Desde entonces, el retrato del Che no nos ha abandonado. Siguió estando presente, con el paso de los años, desde muy distintos presupuestos: la nostalgia, o el folclore, o casi la antropología. Siguió estando en los cuartos de los adolescentes, como expresión de una vaga rebeldía. Los nostálgicos de la rojería, los que estuvieron en su momento integrados en células militantes de diminutos partidos de izquierda, mantuvieron a menudo el retrato del héroe, como contrapunto a su Mercedes de asientos de cuero, a su plaza funcionarial en propiedad, o a la subdirección general de una compañía de seguros. Por otra parte, siempre ha habido en Europa latinoamericanos que tenían el retrato, sin demasiado soporte ideológico, pero quizás como un ecuménico recuerdo del continente americano. Ha habido y hay niñatos que tienen el retrato del Che por una mera cuestión estética. El retrato del Che, incluso, se introducía entre los pósteres de los grupos musicales de moda, como si fuera el de un cantautor, el de un solista. Ahora el retrato del Che aparece en manos de un presunto etarra, aunque en modo alguno esto representa una sorpresa: muchas herriko tabernas estaban ya decoradas con la imagen del héroe.

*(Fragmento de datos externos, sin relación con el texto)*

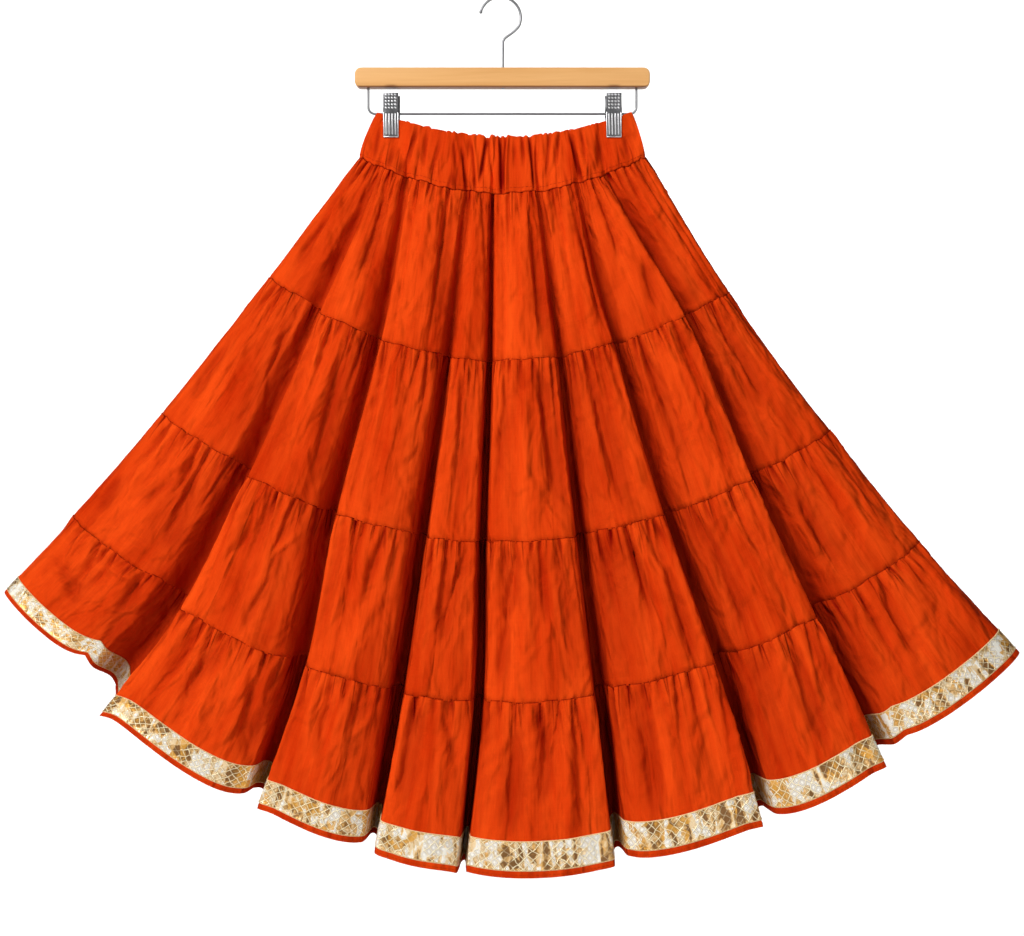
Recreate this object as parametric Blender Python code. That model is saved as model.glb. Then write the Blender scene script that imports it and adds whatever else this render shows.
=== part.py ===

La cuestión (cuya interpretación final al menos no compete a los que nunca hemos idolatrado ni a la figura histórica ni a su fotográfico cliché) es la siguiente: ¿qué representa el retrato del Che? ¿Qué vincula a un adolescente difícil con un inmigrante latinoamericano? ¿Qué vincula a un antiguo comunista, ostentosamente aburguesado, con un joven etarra?

El medio es el mensaje, predica la modernidad. Y quizás tiene razón. El retrato quiere decirnos algo desde lejos. Pero nadie sabe el qué.